Full statement:
Reserve bank Governor is part of the crisis
The desperate move by the Reserve Bank of Zimbabwe Governor, John Mangudya, to try and arrest the prevailing debilitating financial crisis has all but exacerbated the situation. From the beginning, Mangudya’s mooted idea to introduce the bond notes a couple of weeks ago, has resulted in massive capital flight as this has increased uncertainty in business. As if he hasn’t learnt anything from the 2008 crisis, Mangudya is foolishly and arrogantly following the same destructive route followed by his predecessor Gideon Gono.
It is disturbing that Mangudya is failing to realise that his ill – conceived idea has not only caused panic in business but has also forced importers and remittance-senders to the black market.
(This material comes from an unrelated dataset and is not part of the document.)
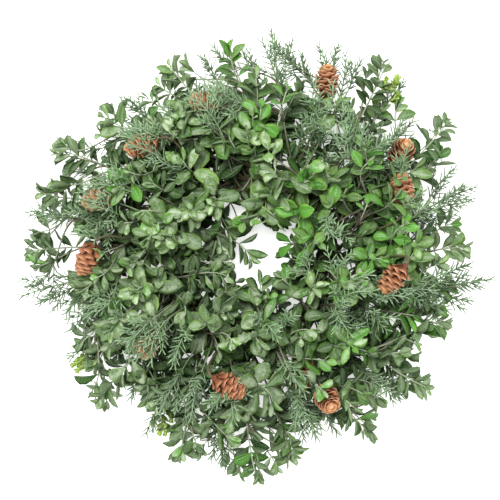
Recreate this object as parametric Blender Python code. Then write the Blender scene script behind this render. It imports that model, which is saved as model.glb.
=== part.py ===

It is abundantly clear that the black market will worsen upon the introduction of the bond notes. Mangudya’s outline of a raft of measures, in all honesty, are only targeted at curing the symptoms and not the root cause of the liquidity crisis. It is also an absurdity for the RBZ Governor to threaten to cancel licenses of financial institutions violating his recently announced measures to curb the cash crisis.
Sadly, Mangudya mistakenly assumes a command economy would rescue Zimbabwe from the impending inevitable economic collapse by issuing senseless threats to banks and the business community. His recent pronouncement of what he termed measures in considering what essentials for preference in the utilization of the scarce US dollars is not only shockingly shallow but it is also devoid of any solid financial sense and support. It defies financial logic how a whole Governor of the Reserve Bank would not decipher that what he listed as causes are mere outcomes that are symptomatic of a hopelessly mismanaged economy.
During the MDC involvement in the short-lived inclusive government, the low levels of production cited in Mangudya’s recent statement, actually shot up to 60%. However, recent economic projections have cited production levels to be as low as 30% under the current Zanu PF’s regime. This is actually half of what was achieved during the period that the MDC was part of the inclusive government.
Mangudya and his handlers in the corrupt Zanu PF regime conveniently appear to be oblivious of the fact that the current low business and consumer confidence coupled with massive cash flight from the banks, is a result of lack of trust of the corrupt Zanu PF regime by the general public and business alike.
The world over, common economic logic dictates that, any financial service system only functions on the basis of trust and if that trust is broken, such manifestation as are happening in our banking and business sector would ensue. It is disturbing that Mangudya would suddenly think that business and the general public would miraculously begin to trust the central bank given their experiences during the quasi – fiscal escapades of Gono in 2008.
Mangudya has got only one option left and that is to resign in order to preserve the little dignity if any, he is left with. Only a wholesale and complete change of government will be able to extricate Zimbabwe from the prevailing financial and socio-economic mayhem.